* _Objective_
Show all lines from the data that include the word "This".
---
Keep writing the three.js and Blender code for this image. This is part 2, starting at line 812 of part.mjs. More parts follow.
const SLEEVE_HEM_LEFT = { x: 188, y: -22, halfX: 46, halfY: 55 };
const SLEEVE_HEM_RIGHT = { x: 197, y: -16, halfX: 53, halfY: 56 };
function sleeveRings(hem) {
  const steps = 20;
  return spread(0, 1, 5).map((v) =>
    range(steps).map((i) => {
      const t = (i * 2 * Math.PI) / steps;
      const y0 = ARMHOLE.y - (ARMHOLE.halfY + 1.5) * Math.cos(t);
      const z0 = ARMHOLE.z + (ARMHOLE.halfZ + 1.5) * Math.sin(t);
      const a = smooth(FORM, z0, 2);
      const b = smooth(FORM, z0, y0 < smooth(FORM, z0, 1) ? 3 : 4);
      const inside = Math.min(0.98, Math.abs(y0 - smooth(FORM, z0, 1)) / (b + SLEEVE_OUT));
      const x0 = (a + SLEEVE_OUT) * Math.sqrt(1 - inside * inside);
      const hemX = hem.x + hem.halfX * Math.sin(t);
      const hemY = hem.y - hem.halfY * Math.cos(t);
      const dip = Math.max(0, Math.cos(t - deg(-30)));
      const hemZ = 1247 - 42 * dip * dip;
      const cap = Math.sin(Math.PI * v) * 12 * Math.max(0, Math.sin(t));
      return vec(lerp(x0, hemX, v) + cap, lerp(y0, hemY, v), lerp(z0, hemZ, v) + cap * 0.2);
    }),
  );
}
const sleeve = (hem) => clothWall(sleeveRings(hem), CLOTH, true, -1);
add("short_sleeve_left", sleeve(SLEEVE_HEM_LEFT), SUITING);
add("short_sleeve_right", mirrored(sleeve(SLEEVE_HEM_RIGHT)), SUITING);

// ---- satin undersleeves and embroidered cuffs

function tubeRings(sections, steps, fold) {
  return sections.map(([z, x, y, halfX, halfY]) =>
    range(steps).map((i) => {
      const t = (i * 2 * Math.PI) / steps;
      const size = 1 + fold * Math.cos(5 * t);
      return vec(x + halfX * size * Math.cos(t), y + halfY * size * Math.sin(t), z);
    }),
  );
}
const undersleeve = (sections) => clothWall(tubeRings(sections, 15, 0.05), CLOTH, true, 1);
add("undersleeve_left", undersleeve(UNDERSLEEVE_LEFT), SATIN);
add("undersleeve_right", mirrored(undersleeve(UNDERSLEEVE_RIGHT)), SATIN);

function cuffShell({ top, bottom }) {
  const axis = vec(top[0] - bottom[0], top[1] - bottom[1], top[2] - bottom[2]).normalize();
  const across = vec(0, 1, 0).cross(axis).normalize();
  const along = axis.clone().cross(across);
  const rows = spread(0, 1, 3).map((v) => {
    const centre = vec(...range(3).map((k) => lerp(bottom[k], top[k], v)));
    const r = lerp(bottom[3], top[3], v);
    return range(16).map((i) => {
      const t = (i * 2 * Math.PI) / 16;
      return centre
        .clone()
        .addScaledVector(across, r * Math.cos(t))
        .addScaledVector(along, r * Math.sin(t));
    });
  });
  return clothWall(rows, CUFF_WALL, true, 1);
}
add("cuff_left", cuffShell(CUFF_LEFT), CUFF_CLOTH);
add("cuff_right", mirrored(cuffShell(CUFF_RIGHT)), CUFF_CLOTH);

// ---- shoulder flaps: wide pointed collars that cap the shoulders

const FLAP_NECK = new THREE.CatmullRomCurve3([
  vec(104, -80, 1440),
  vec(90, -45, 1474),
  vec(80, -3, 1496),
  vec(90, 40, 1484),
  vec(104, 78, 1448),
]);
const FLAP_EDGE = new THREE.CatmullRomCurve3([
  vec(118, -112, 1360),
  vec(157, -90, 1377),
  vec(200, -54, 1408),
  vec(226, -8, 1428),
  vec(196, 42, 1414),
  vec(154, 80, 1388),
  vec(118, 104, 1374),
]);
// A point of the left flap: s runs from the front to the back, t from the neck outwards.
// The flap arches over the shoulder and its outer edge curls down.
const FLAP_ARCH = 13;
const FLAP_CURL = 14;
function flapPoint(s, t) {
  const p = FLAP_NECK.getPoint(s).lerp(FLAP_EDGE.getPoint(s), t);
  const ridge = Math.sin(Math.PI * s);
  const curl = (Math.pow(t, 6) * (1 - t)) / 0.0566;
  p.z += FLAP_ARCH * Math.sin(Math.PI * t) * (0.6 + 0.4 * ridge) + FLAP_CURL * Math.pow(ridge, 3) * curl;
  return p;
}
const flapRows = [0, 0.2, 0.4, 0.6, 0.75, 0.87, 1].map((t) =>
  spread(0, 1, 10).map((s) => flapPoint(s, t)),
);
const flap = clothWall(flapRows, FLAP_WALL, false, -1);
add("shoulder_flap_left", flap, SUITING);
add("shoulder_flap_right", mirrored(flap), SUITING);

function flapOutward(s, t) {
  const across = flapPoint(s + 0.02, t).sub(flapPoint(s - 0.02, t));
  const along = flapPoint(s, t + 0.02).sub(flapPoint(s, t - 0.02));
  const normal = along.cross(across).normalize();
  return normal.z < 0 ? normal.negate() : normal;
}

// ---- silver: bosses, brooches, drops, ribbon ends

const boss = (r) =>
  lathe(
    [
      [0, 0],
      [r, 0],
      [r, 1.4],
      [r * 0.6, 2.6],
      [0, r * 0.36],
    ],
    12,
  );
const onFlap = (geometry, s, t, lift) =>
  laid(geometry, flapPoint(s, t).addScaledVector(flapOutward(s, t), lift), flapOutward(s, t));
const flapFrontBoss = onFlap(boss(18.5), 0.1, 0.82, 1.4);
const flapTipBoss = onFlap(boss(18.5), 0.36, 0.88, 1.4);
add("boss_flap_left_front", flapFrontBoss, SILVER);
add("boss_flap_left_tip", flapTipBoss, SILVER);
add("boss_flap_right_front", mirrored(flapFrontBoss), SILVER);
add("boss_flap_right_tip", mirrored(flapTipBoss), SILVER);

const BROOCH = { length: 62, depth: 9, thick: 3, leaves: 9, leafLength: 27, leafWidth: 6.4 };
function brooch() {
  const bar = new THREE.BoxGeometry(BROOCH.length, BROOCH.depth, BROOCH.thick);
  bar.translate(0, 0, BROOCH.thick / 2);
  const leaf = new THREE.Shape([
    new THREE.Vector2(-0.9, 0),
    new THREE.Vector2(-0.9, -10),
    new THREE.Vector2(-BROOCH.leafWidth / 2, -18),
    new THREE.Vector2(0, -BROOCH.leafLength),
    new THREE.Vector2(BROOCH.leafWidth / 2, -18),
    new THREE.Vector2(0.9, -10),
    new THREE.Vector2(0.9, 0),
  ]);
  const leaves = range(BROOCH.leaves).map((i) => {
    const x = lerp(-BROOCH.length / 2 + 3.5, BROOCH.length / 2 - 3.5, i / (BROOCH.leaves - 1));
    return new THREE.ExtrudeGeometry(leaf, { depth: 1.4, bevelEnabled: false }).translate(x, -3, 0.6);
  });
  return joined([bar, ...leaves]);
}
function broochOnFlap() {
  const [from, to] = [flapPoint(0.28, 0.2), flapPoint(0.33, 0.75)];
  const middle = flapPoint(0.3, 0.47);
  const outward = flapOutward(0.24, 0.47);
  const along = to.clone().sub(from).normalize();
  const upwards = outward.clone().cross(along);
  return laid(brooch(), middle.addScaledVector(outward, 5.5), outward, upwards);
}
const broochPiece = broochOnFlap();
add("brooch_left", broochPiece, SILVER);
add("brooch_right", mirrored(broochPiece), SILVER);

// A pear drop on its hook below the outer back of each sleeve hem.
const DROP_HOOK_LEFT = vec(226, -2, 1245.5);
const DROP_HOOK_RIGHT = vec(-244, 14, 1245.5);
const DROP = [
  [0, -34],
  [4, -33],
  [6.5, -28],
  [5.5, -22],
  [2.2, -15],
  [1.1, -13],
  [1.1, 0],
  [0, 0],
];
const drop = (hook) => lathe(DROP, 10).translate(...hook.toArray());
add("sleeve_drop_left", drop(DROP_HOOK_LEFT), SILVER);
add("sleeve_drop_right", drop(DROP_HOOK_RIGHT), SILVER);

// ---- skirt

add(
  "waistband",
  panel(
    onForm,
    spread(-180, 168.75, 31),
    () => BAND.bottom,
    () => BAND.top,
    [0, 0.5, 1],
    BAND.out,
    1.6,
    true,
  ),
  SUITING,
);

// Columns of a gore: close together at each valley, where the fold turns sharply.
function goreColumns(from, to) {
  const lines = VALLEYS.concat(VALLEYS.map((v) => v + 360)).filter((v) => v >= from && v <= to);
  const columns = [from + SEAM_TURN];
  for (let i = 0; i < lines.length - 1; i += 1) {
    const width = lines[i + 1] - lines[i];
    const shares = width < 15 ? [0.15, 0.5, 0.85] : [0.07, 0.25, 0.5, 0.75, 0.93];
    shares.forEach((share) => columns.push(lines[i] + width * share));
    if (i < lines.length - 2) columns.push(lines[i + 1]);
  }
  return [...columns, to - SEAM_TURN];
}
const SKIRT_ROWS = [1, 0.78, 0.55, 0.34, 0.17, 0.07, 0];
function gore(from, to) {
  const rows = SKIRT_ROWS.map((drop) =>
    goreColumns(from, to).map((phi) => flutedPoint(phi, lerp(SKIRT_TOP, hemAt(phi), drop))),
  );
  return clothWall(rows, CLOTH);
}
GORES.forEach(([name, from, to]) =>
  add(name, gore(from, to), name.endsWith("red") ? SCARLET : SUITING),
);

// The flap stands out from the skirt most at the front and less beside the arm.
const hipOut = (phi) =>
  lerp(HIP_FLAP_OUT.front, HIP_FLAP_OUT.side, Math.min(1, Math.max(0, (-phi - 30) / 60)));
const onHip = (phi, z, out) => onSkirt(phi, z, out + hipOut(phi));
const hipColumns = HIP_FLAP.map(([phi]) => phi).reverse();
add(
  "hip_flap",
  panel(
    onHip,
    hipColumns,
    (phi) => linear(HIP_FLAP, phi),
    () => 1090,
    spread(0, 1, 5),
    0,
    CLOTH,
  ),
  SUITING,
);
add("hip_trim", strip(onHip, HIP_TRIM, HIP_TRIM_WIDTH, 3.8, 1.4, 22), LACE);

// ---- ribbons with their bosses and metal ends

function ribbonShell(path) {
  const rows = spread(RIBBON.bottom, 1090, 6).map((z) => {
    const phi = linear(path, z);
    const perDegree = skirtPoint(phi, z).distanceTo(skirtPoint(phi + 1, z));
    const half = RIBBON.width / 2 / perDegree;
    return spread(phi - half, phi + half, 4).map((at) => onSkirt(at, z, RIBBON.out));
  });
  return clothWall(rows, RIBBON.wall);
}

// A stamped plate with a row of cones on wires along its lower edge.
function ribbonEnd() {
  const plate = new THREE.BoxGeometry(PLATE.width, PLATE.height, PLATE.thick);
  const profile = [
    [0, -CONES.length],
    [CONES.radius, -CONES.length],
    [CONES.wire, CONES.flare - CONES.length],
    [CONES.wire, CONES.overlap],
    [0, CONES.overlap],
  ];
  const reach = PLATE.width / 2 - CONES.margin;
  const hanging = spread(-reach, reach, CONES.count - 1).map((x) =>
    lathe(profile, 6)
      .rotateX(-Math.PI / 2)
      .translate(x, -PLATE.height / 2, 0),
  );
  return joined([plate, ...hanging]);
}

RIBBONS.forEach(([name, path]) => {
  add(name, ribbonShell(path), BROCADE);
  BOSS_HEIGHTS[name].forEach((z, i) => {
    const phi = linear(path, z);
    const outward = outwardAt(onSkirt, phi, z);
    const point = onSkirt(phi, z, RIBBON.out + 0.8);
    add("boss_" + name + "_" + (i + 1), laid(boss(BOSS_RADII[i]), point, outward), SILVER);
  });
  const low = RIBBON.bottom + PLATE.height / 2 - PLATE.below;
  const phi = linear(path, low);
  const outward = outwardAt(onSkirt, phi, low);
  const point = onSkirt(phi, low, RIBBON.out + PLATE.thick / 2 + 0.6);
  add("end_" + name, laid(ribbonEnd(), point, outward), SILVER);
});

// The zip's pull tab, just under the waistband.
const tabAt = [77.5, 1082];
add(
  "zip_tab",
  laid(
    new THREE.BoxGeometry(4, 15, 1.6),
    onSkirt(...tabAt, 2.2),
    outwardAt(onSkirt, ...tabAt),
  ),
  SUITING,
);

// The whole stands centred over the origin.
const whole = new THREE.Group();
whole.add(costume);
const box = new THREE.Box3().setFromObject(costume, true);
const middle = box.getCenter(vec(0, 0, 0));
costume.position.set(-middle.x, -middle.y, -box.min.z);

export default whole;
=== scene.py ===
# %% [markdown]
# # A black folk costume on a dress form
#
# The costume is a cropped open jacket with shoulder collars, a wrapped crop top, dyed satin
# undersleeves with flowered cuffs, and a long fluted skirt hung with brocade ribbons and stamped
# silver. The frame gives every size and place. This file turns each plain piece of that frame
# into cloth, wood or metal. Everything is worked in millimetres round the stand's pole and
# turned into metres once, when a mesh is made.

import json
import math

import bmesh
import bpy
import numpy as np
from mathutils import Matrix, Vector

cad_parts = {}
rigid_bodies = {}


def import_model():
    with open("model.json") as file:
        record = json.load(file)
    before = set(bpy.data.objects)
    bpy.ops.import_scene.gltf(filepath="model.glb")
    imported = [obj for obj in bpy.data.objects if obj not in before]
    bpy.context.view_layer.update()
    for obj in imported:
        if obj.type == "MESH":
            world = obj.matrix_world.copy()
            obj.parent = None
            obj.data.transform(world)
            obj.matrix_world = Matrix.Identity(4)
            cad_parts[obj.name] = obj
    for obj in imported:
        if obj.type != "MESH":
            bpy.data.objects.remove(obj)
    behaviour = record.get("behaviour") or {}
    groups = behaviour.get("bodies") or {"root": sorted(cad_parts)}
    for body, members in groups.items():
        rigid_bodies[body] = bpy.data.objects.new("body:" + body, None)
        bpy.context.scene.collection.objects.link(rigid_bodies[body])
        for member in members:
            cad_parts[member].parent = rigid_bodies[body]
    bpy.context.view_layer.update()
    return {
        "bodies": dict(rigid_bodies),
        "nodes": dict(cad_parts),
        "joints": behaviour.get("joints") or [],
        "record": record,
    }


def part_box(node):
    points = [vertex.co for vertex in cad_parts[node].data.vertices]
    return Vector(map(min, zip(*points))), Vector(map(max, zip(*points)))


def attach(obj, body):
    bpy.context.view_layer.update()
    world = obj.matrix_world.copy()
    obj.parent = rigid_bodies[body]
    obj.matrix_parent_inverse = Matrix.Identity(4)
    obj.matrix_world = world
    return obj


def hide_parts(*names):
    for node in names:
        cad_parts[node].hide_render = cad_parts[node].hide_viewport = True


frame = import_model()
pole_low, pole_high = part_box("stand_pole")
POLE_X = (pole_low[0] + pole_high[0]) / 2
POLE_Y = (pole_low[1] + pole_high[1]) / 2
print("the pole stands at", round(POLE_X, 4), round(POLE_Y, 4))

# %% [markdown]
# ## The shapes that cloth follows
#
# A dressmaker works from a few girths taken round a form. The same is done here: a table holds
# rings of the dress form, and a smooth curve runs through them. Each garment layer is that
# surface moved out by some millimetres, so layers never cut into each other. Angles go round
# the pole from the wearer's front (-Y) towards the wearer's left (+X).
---
* _The reply_
Keep writing the three.js and Blender code for this image. This is part 2, starting at line 812 of part.mjs. More parts follow.
# silver. The frame gives every size and place. This file turns each plain piece of that frame